Imam Ibn Hajar Al-Haitami dalam kitab tersebut lalu mensyarahkan perkataan itu:
“Sesungguhnya hadits-hadits Rasulullah shallallahu alaihi wasallam sama seperti Al-Qur’an dari sudut bahwa keduanya mengandung lafaz umum yang maknanya khusus begitu juga sebaliknya, bahkan ada juga yang mengandung nasikh mansukh yang tidak layak lagi beramal dengannya. Bahkan dalam hadits juga mengandung lafaz-lafaz yang ddzohirnya membawa kepada tasybih seperti hadits yanzilu Rabbuna (Tuhan kita turun ke langit) yang mana tidak diketahui maknanya melainkan golongan fuqaha’ (ahli fiqh). Berbeda dengan mereka yang sekedar mengetahui apa yang ddzohir daripada hadits-hadits (khususnya mutasyabihat) sehingga akhirnya dia (yang hanya faham hadits-hadits mutasyabihat dengan makna ddzohir) pun sesat seperti yang berlaku pada sebahagian ahli hadits terdahulu dan masa kini seperti Ibnu Taimiyyah dan para pengikutnya.” (Al-Fatawa Al-Hadithiyyah halaman 202)

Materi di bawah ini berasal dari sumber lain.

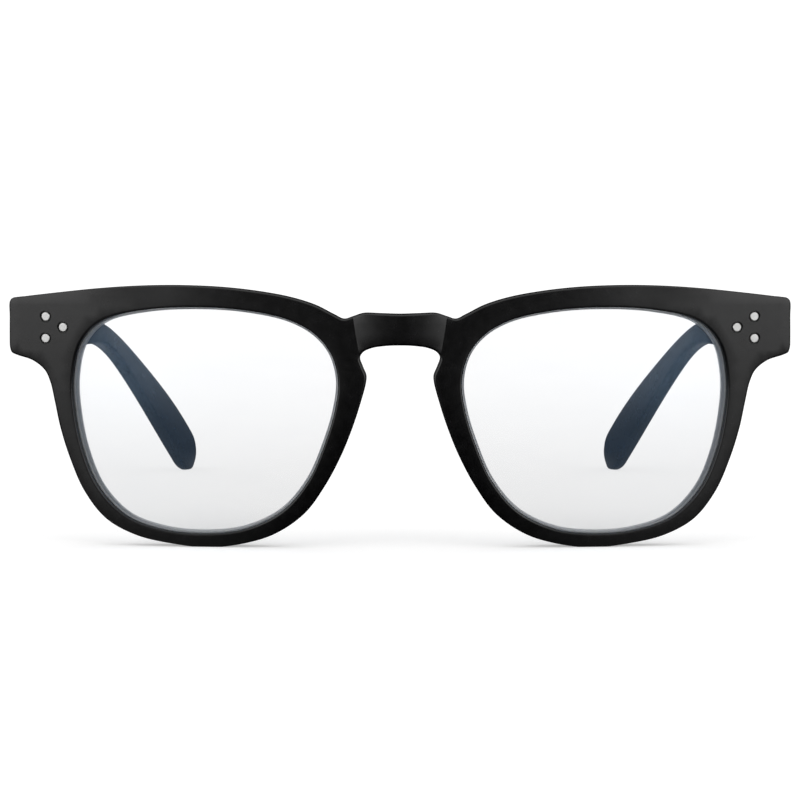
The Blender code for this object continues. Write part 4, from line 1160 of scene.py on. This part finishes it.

Imam Ibn Hajar Al-Haitami dalam kitab yang sama pada halaman 116, berkata dengan menukil permasalahan-permasalahan Ibnu Taimiyyah yang menyalahi kesepakatan umat Islam, yaitu : (Ibnu Taimiyyah telah berpendapat) bahwa alam itu bersifat dahulu dengan satu macam, dan selalu makhluk bersama Allah. Ia telah menyandarkan alam dengan Dzat Allah Subhanahu wa Ta’ala bukan dengan perbuatan Allah secara ikhtiar, sungguh Maha Luhur Allah dari penyifatan yang demikian itu. Ibnu Taimiyyah juga berkeyakinan adanya jisim pada Allah subhanahu wata’ala, yakni mempunyai arah dan perpindahan. Ia juga berkeyakinan bahwa Allah tidak lebih kecil dan tidak lebih besar dari Arsy. Sungguh Allah maha Suci atas kedustaan keji dan buruk ini serta kekufuran yang nyata
Ibnu Taimiyyah terjerumus kekufuran dalam i’tiqod yang mengakibatkan beliau diadili oleh para qodhi dan para ulama ahli fiqih dari empat mazhab dan diputuskan hukuman penjara agar Ulama Ibnu Taimiyyah tidak menyebarluaskan kesalahpahamannya sehingga beliau wafat di penjara.